Familiarity breeds content
We've all heard the line about 'the most important thing being the team'. I've always had my suspicions about how honest a player is when he trots out this old cliché, because players have to be single-minded and worry about their next start, next goal, next contract and next club.
At Arbroath, though, we've had a settled squad who have been together for the past two or three season. You'd be amazed how much of a difference that wee bit of security and familiarity brings. And every one of those boys has contributed.
Bobby Linn has been unstoppable almost every week, getting us points from the jaws of a draw or defeat and looks like an absolute shoe-in to be the League 1 player of the year. But there are others who have made vital contributions at key moments. Guys like Ryan McCord, who has been used sparingly, but has chipped in with some massive goals.
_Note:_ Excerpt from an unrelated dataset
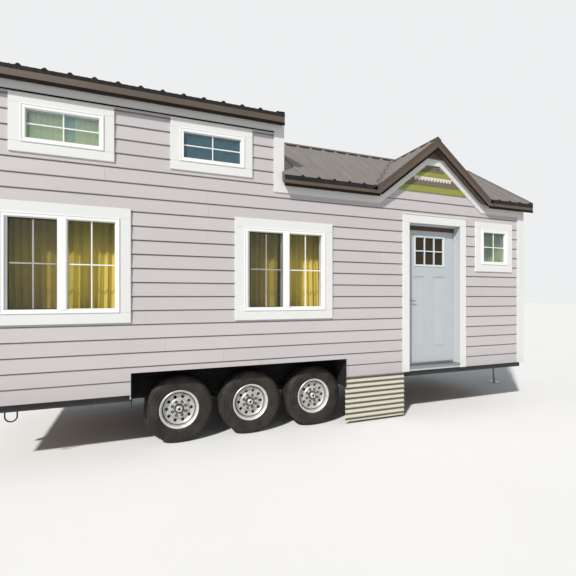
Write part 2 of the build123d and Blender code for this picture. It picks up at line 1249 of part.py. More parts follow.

That atmosphere goes beyond the dressing room, too. Like a lot of lower league clubs, what goes on behind the scenes can often go unnoticed, but the work of the likes of Julie, the tea lady - an Arbroath fan who gets to see very little of the match - and Louise, who sorts everything from kit to food to player expenses, makes a massive difference. You can see how much this season means to them and to the likes of the chairman and directors.
The Campbell twins
Confession time: I've had a poor season. I've been in and out of the side and at times have felt down, angry and racked with self doubt. But Dick and Iain have never allowed me to let those emotions to fester. They've been honest with me, kept my spirits up, and humbled me when needed. Players want a manager who calls a spade a spade, and it won't surprise anyone to know that Dick Campbell does exactly that. Usually with a barrage of swearies thrown in for good effect.
Players appreciate being treated like adults rather than naughty school boys, but you wouldn't believe how many managers that adopt the latter approach. That trust works both ways and the players have repaid his loyalty by becoming the first part-time side to win League One in seven years.